Es domingo y el Lincoln Memorial está lleno de visitantes. Llego acompañado de Amirah y Ariana, mis dos hijas adolescentes norteamericanas. La primera, de 16 años, es fan del presidente abolicionista y en el camino me pregunta si al menos podrá tocar la estatua. Imposible, el hombre colosal aparece sentado en una silla que se alza varios metros encima del piso. No está al alcance de la mano. Así que debe conformarse con las fotos, uno de cuyo fondos es el texto, labrado en el mármol, del famoso discurso de Gettysburg, al cual los norteamericanos –y muchos otros- tienen como la mejor pieza de oratoria política jamás dicha, no obstante su brevedad, o quizá por ella. Desde estas escalinatas pronunció Martín Luther King su memorable discurso “Tengo un sueño” en el momento culminante de la lucha por los derechos civiles, -la marcha del millón-, el 27 de agosto de 1963, quizá la otra arenga de mayor nombradía en la historia de los Estados Unidos.
Preservar la historia
Uno de los edificios del Federal Triangle, concluido en 1935, es el que ocupan los archivos nacionales. (National Archives y Record Administration, su nombre oficial). Su concepción arquitectónica es la de un templo griego, dedicado a la musa de la historia, con estatuas clásicas en su entorno. En el basamento de una de ellas, esculpida por Robert Aitken y denominada Futuro fue gravada la frase de Shakespeare, tan gustada en Estados Unidos: “El pasado es prólogo”. Se usa en debates electorales, en obras de teatro, en series televisivas.

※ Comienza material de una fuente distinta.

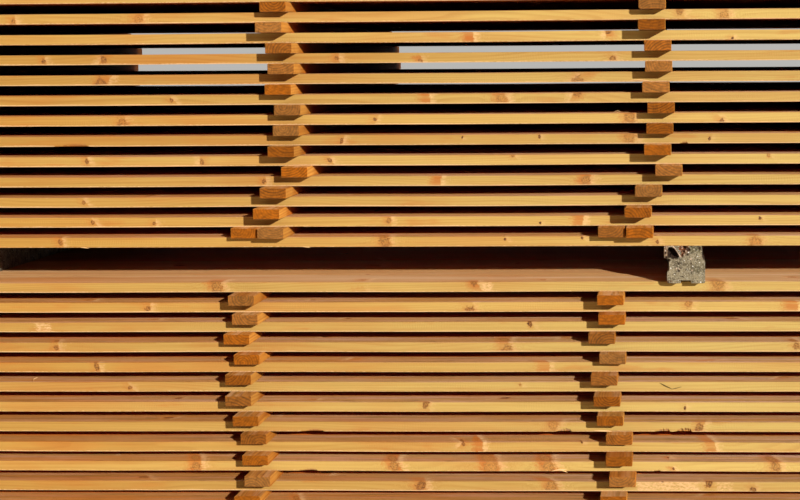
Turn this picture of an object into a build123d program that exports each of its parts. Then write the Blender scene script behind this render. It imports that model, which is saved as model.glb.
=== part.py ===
from build123d import *
import os

# Two packs of sawn boards stacked to dry, one on the other, in millimetres.
# X runs along the boards, -Y is the front long side and +Z is up.
# The origin is on the ground, at the middle of the stack.

# Boards
board_length = 4000
board_width = 200
board_thickness = 24
boards_per_layer = 10
board_gap = 3
layer_count = 20

# Sticks laid across the boards, between one layer and the next
stick_width = 64
stick_thickness = 25
stick_overhang = 66
stick_row_count = 5
stick_row_margin = 240
stick_pair_gap = 3
stick_pair_stagger = 18
pair_pack = "upper"
pair_layer = 1

# How far the upper pack stands forward, and how each pack's rows of sticks sit along it
pack_setback = 50
row_shift = {"lower": -60, "upper": 36}

# Bearers of moulded waste plastic, under each pack
bearer_height = 90
bearer_width = 98
bearer_end_reach = 25
bearer_count = 3
bearer_margin = 190
bearer_shift = 110
bearer_round = 4
shoulder_inset = 7
shoulder_height = 62
shoulder_slope = 10
foot_inset = 7
foot_height = 27
waist_inset = 12
waist_height = 61
waist_slope = 4
groove_width = 24
groove_depth = 7
groove_shift = 3

# The broken upper corner of the bearer in the middle, between the packs
broken_bearer = ("middle", 2)
hollow_rim = 7
hollow_roof = 5
hollow_width = 29
hollow_height = 25
hollow_lean = 11
hollow_toe = 5
hollow_depth = 38
hollow_taper = 12
ridge_width = 5
chip_width = 33
chip_height = 25
chip_depth = 13
chip_taper = 20

# How the stack was laid by hand: sticks along X for each layer, a list for every
# other row, and out of the front
wander = {
    "lower": [
        [-10, 14, -6, 9, -14, 4, 12, -4, -7, 23, 6, 16, -13, -18, -22, -8, -26, -10, -2],
        [-4, 8, -13, 15, -6, -9, 3, 6, -7, 13, 7, 4, -15, -24, -36, -5, -37, -12, -13],
    ],
    "upper": [
        [-64, -40, -7, 32, 16, 13, 18, 9, 10, 16, -7, 4, 6, -9, 14, -5, 3, -16, 8],
        [-71, -32, -24, 28, 1, 5, 17, -14, 7, -6, -26, -17, 11, -3, 9, -12, 7, -8, 2],
    ],
}
push = {
    "lower": [5, -9, 12, -4, 8, -12, 3, 10, -1, 9, -2, -19, 4, 9, -6, -18, -20, -3, 20],
    "upper": [-11, 17, 11, 5, 13, -10, -7, -5, 8, 4, 19, -11, 6, -8, 10, -3, 12, -9, 2],
}
row_wander = [3, -4, 1, 5, -2, -5, 4]
row_push = [-2, 4, 0, -4, 3, 5, -3]
end_stagger = [0, 9, -6, 12, -10, 4, -3, 7, -12, 2, -8]
front_stagger = {"lower": [0, 2, -2, 1, 3, -3, -1], "upper": [-1, 1, 3, 0, -2, 2, -3, 1]}

# Worked out from the sizes above
pack_width = boards_per_layer * board_width + (boards_per_layer - 1) * board_gap
layer_pitch = board_thickness + stick_thickness
pack_height = layer_count * layer_pitch - stick_thickness
pack_base = {"lower": bearer_height, "upper": 2 * bearer_height + pack_height}
pack_middle = {"lower": pack_setback / 2, "upper": -pack_setback / 2}
bearer_base = {"ground": 0, "middle": bearer_height + pack_height}
bearer_length = pack_width + bearer_end_reach
bearer_middle = {
    "ground": pack_middle["lower"],
    "middle": pack_middle["upper"] + bearer_end_reach / 2,
}
stick_length = pack_width + 2 * stick_overhang
stick_row_spacing = (board_length - 2 * stick_row_margin) / (stick_row_count - 1)
bearer_spacing = (board_length - 2 * bearer_margin) / (bearer_count - 1)


def centred(index, count):
    """Counts a row's places from its middle: -2, -1, 0, 1, 2 for a row of five."""
    return index - (count - 1) / 2


def picked(values, index):
    """The value at this place of a list that starts again at its end."""
    return values[index % len(values)]


def save(piece, name):
    """Labels a finished piece and writes it under the same name."""
    piece.part.label = name
    export_step(piece.part, f"parts/{name}.step")


def layer_of_boards(pack, layer):
    """One layer: boards side by side, each pushed a little off the next one's end."""
    base = pack_base[pack] + (layer - 1) * layer_pitch
    front = pack_middle[pack] + picked(front_stagger[pack], layer)
    with BuildPart() as boards:
        with BuildSketch(Plane.XY.offset(base)):
            for board in range(boards_per_layer):
                along = picked(end_stagger, 3 * board + 5 * layer)
                across = front + centred(board, boards_per_layer) * (board_width + board_gap)
                with Locations((along, across)):
                    Rectangle(board_length, board_width)
        extrude(amount=board_thickness)
    return boards


def stick_places(pack, row, layer):
    """The middle of each stick of this row on this layer: one, or a pair side by side."""
    along = centred(row, stick_row_count) * stick_row_spacing + row_shift[pack]
    along += picked(wander[pack], row)[layer - 1] + picked(row_wander, row + 2 * layer)
    out = -picked(push[pack], layer - 1) - picked(row_push, 2 * row + layer)
    height = pack_base[pack] + layer * layer_pitch - stick_thickness
    if (pack, layer) == (pair_pack, pair_layer):
        side = (stick_width + stick_pair_gap) / 2
        slide = stick_pair_stagger / 2
        return [(along - side, out + slide, height), (along + side, out - slide, height)]
    return [(along, out, height)]


def row_of_sticks(pack, row):
    """One row: the sticks that stand above each other, from the first layer to the last."""
    with BuildPart() as sticks:
        for layer in range(1, layer_count):
            for along, out, height in stick_places(pack, row, layer):
                with Locations((along, pack_middle[pack] + out, height)):
                    Box(stick_width, stick_length, stick_thickness,
                        align=(Align.CENTER, Align.CENTER, Align.MIN))
    return sticks


def broken_corner():
    """The hollow behind a thin rim in a bearer's upper corner, and the chip beside it."""
    left = -bearer_width / 2 + hollow_rim
    right = left + hollow_width
    top = bearer_height - hollow_roof
    bottom = top - hollow_height
    hollow = [
        (left, bottom),
        (left, top),
        (right - hollow_lean, top),
        (right, bottom + hollow_toe),
        (right - hollow_toe, bottom),
    ]
    ridge = right + ridge_width
    above = bearer_height + chip_depth
    chip = [
        (ridge - hollow_lean, above),
        (ridge, bearer_height - chip_height),
        (ridge - hollow_lean + chip_width, above),
    ]
    return [(hollow, hollow_depth, hollow_taper), (chip, chip_depth, chip_taper)]


def bearer(level, number):
    """A moulded bearer: shouldered on one side, waisted on the other, grooved below."""
    half = bearer_width / 2
    across = bearer_shift + centred(number - 1, bearer_count) * bearer_spacing
    front = bearer_middle[level] - bearer_length / 2
    end = Plane(origin=(across, front, bearer_base[level]), x_dir=(1, 0, 0), z_dir=(0, -1, 0))
    with BuildPart() as block:
        with BuildSketch(end):
            with BuildLine():
                Polyline(
                    (-half + foot_inset, 0),
                    (-half + foot_inset, foot_height),
                    (-half + waist_inset, foot_height + waist_slope),
                    (-half + waist_inset, waist_height - waist_slope),
                    (-half, waist_height),
                    (-half, bearer_height),
                    (half - shoulder_inset, bearer_height),
                    (half - shoulder_inset, shoulder_height),
                    (half, shoulder_height - shoulder_slope),
                    (half, 0),
                    close=True,
                )
            make_face()
            with Locations((groove_shift, 0)):
                Rectangle(groove_width, 2 * groove_depth, mode=Mode.SUBTRACT)
        extrude(amount=-bearer_length)
        lengthwise = block.edges().filter_by(Axis.Y)
        corners = lengthwise.group_by(Axis.X)[0] + lengthwise.group_by(Axis.X)[-1]
        fillet(corners, radius=bearer_round)
        if (level, number) == broken_bearer:
            for outline, depth, taper in broken_corner():
                with BuildSketch(end):
                    with BuildLine():
                        Polyline(*outline, close=True)
                    make_face()
                extrude(amount=-depth, taper=taper, mode=Mode.SUBTRACT)
    return block


os.makedirs("parts", exist_ok=True)

for pack in ("lower", "upper"):
    for layer in range(1, layer_count + 1):
        save(layer_of_boards(pack, layer), f"{pack}_boards_{layer:02d}")
    for row in range(stick_row_count):
        save(row_of_sticks(pack, row), f"{pack}_sticks_row_{row + 1}")

for level in ("ground", "middle"):
    for number in range(1, bearer_count + 1):
        save(bearer(level, number), f"{level}_bearer_{number}")
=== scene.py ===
"""Two packs of sawn boards in stick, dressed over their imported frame.

Lengths are in metres. X runs along the boards, -Y is the front long side and
Z is up. Every board, stick and bearer is a closed surface of its own, laid in
the block of space that the frame gives it.
"""

import logging
import math
from dataclasses import dataclass, field
from enum import Enum
from itertools import product

import bpy
import numpy as np
from mathutils import Matrix, Vector


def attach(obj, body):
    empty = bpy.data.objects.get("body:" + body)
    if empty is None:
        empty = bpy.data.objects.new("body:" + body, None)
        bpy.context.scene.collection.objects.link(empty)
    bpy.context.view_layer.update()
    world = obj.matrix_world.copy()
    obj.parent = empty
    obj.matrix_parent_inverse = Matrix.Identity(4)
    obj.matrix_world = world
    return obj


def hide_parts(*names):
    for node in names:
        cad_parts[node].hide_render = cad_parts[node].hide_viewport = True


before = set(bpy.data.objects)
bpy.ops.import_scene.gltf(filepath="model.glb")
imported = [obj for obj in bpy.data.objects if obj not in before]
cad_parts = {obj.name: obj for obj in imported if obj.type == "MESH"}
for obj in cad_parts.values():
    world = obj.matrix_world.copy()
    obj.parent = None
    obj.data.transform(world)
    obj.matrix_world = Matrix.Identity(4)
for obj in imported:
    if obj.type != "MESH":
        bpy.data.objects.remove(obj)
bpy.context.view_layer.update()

log = logging.getLogger("stack")
MM = 0.001
ALONG, ACROSS, UP = 0, 1, 2
LAYERS = 20
STICK_ROWS = 5


class Pack(Enum):
    """One of the two packs."""

    LOWER = "lower"
    UPPER = "upper"


class Place(Enum):
    """Where a board lies in its layer, which says how finely it is worked."""

    FRONT = "front"
    BACK = "back"
    OPEN_TOP = "open top"
    INSIDE = "inside"


# Finishes


def paint(code: str) -> tuple[float, float, float, float]:
    """The linear colour a shader takes for an sRGB one.

    Args:
        code: Six hexadecimal digits.

    Returns:
        Red, green, blue and an alpha of one.
    """
    part = [int(code[i:i + 2], 16) / 255 for i in (0, 2, 4)]
    part = [c / 12.92 if c <= 0.04045 else ((c + 0.055) / 1.055) ** 2.4 for c in part]
    return (*part, 1.0)


@dataclass(frozen=True)
class WoodFinish:
    """The colours and figure of one kind of sawn softwood."""

    name: str
    pale: str
    deep: str
    face_pale: str
    face_deep: str
    open_pale: str
    open_deep: str
    # The next colour is fresh wood pushed to a strong orange and painted into the shade deep in the
    # pack: a painted glow of bounce light.
    covered_shade_glow: str
    rosy: str
    olive: str
    end_pale: str
    end_deep: str
    resin: str
    fuzz: str
    grime: str
    ring_spacing: float
    ring_strength: float
    end_strength: float
    along: tuple[float, float, float]
    roughness: tuple[float, float] = (0.55, 0.82)
    bump: float = 0.5
    gloss: float = 0.28
    matt: float = 0.9

    # Colours that both kinds of wood share
    mark: str = "6e4520"
    gold: str = "e9cfab"
    heart: str = "dc9a46"
    dead_heart: str = "74401c"
    heart_ring: str = "98521f"
    bark: str = "a8561c"
    dead_bark: str = "4a220c"
    crack: str = "2a150a"

    # How much of each effect shows
    broad_share: float = 0.32
    edge_share: float = 0.8
    rosy_share: float = 0.72
    olive_share: float = 0.58
    mark_share: float = 0.55
    grime_share: float = 0.6
    end_grime_share: float = 0.55
    resin_share: float = 0.9
    blush_share: float = 0.34
    stain_share: float = 0.80
    pale_share: float = 0.60
    heart_share: float = 0.6
    torn_share: float = 0.8
    crack_share: float = 0.8

    # How much of each effect stands out, as shares of BUMP_DISTANCE
    fibre_height: float = 0.8
    saw_height: float = 0.22
    ring_height: float = 0.0
    knot_height: float = 0.0


@dataclass(frozen=True)
class MouldedFinish:
    """The colours of a bearer cast from mixed waste plastic."""

    name: str = "moulded_waste_plastic"
    body: str = "a59679"
    dark: str = "584c38"
    pale: str = "c6ba9f"
    fleck: str = "f4f0e6"
    pit: str = "231c12"
    hollow: str = "3a1d10"
    # A near black brown put on the hollow, the pits and the ledge of the broken corner: painted shade
    # over the broken material.
    rim: str = "e8cab0"
    chip: str = "96501f"
    olive: str = "7d7757"
    roughness: float = 0.72
    gloss: float = 0.35
    bump: float = 0.8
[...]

En 2003 trabajé en estos acervos. Regreso ahora con la credencial que entonces me expidieron. Diez años después, me la renuevan en un procedimiento que no lleva ni tres minutos. A pesar de sus enormes dimensiones y capacidad para albergar documentos, el viejo inmueble ahora apenas contiene una porción ínfima del total. El grueso se encuentra en el que se presume es el mayor edificio del mundo construido para archivos históricos y ubicado en un predio boscoso facilitado por la vecina Universidad de Maryland a una hora de distancia del centro de Washington. Todo el día circula un camioncito que traslada gratuitamente a los usuarios de los archivos de una localidad a otra, servicio que de verdad se agradece, pues de otra suerte, se agravarían las dos carencias a las cuales ha de hacer frente todo investigador: la de tiempo y la de dinero.
Como las ciudades imperiales, los papeles juntados por sus gobiernos, se corresponden también con sus dominios. Pocos lugares hay en los cuales los soldados, viajeros, mercaderes, misioneros o funcionarios ingleses, españoles o franceses no pusieran su pié en las pasadas centurias. Y no se diga de los clérigos, sobre todo los de la iglesia católica. De la misma manera sucede con los norteamericanos a partir de la mitad de la decimonónica. Esta es la sencilla razón por la cual existen noticias de casi todos los países del mundo en sus colecciones documentales. Nos damos una idea de este hecho si sabemos por ejemplo que el gobierno norteamericano tenía cónsules acreditados, generalmente comerciantes, en una gran cantidad de ciudades de México desde los primeros años de la independencia. Espulgando los informes de estos improvisados diplomáticos a sus jefes del Departamento de Estado, nos enteramos de ciertos hechos y acontecimientos en la vida de Tampico, Chihuahua, Monterrey, Mazatlán, Guaymas o Paso del Norte a lo largo del siglo XIX. Tengo en la memoria los despachos de Reuben Creel, el cónsul acreditado en la ciudad de Chihuahua durante el tiempo de la estancia en ella del gabinete republicano presidido por Benito Juárez. Constituyen materiales de primera importancia sobre la personalidad del Benemérito, la actitud política de los chihuahuenses, entre otros temas. No se crea, sin embargo, que puede encontrarse el alma de la historia de un pueblo en los informes de diplomáticos y agentes extranjeros. Complementan visiones, ayudan a construir el rompecabezas, pero es ilusorio y a la vez ingenuo esperar que estos documentos nos revelen algo más que los intereses de sus naciones y gobiernos, así como impresiones de sucesos y personas.
¡Ah, la prepotencia cuando se puede!. “Hará usted saber al gobierno mexicano que debe poner fin a las ofensas contra nuestros ciudadanos, de lo contrario, los Estados Unidos no dudarán en intervenir y obtener justicia..”. Así reza uno de estos manuscritos, fechado el 23 de junio de 1858. Son los ecos del pasado, que escucho de nuevo, cuando pienso en las futuras inversiones extranjeras en los yacimientos y ductos estratégicos del petróleo mexicano. Pero…las lecciones se olvidan.